Cheney on Wednesday insisted she would not resign.

"I'm not going anywhere," she told reporters, repeating that impeachment represented a "vote of conscience" for lawmakers. "Our nation is facing an unprecedented, since the Civil War, constitutional crisis. That's what we need to be focused on. That's where our efforts and attention need to be."

Democrats, meanwhile, prepared for a new governing reality - with Biden assuming the presidency in a week and Democrats taking the narrowest of Senate majorities, with Vice President-elect Kamala Harris poised to break 50-50 ties.

With some Democrats openly floating delaying transmission of the impeachment measure to allow the Senate to confirm at least some of Biden's Cabinet nominees, Pelosi on Wednesday did not respond to questions about her plans.

Some Republicans predicted that their internal bloodletting over Trump would soon be swept aside once Democrats take unified control in Washington.

"We're going to get through this, and we're going to be united, because Speaker Pelosi is going to bring some very dangerous policy to the House floor that's frankly going to divide them and unite us," said Rep. Richard Hudson, R-N.C., a junior member of the party leadership.

Members of both parties expressed awe at how quickly the process of impeaching Trump moved over the past week. The previous Trump impeachment - rooted in his efforts to leverage foreign aid to Ukraine in an effort to dig up dirt on Biden and his son, Hunter - unfolded over months, with dozens of closed-door interviews and open committee hearings.

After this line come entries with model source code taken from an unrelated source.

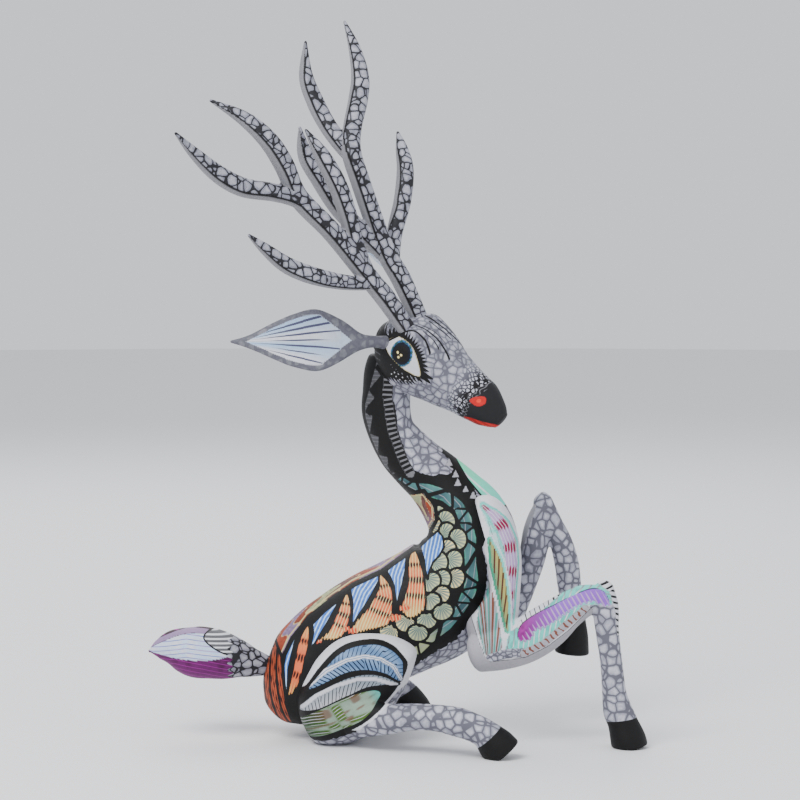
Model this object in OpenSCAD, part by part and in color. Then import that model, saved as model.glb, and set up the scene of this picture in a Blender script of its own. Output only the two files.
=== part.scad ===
// Carved and painted wooden deer, sitting back on its haunches with its forelegs raised.
// The body is one carving. The head and the legs are carved apart and glued on with dowels,
// and the antlers, ears and tail plug into drilled sockets, so that they come off for packing.

/* [Carving] */
// Size of the whole figure, 1 is about 29 cm tall
size = 1; // [0.8:0.05:1.5]
// Points round each carved section
ring_points = 20; // [16:2:28]
// Sections carved between two stations
steps = 2; // [2:1:4]

/* [Plugs] */
// Diameter of an antler's peg
antler_peg_d = 4; // [3:0.5:4.5]
// Diameter of an ear's peg
ear_peg_d = 3; // [2.5:0.5:3.5]
// Diameter of the tail's peg
tail_peg_d = 4; // [3:0.5:5]
// Length of a peg inside its socket
peg_in = 9; // [6:1:10]
// Gap round a peg that slides or turns
peg_gap = 0.05; // [0.03:0.01:0.1]

/* [Dowels] */
// Diameter of the glued dowels in the hips and shoulders
leg_dowel_d = 6; // [5:0.5:7]
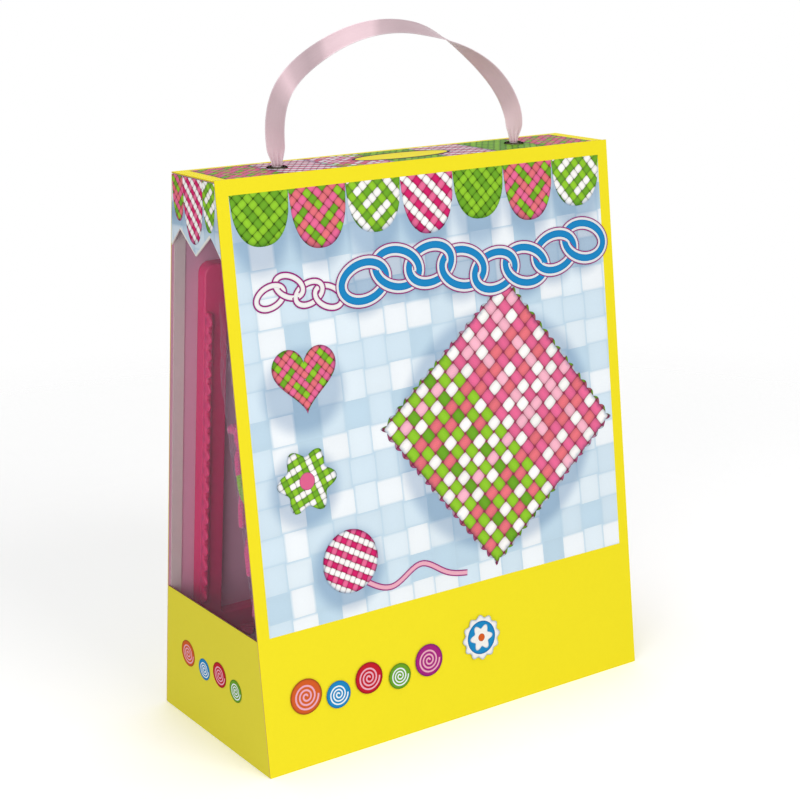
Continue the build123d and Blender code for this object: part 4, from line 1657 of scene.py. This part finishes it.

"Today, we don't need a long investigation to know the president incited right-wing terrorists to attack the Congress to try to overturn constitutional government," said Rep. Zoe Lofgren, D-Calif., who has participated in every presidential impeachment since Richard M. Nixon's as a lawmaker or aide. "The actions were in public - plain as day. His actions are the most serious offense against our Constitution and our country. They are impeachable acts."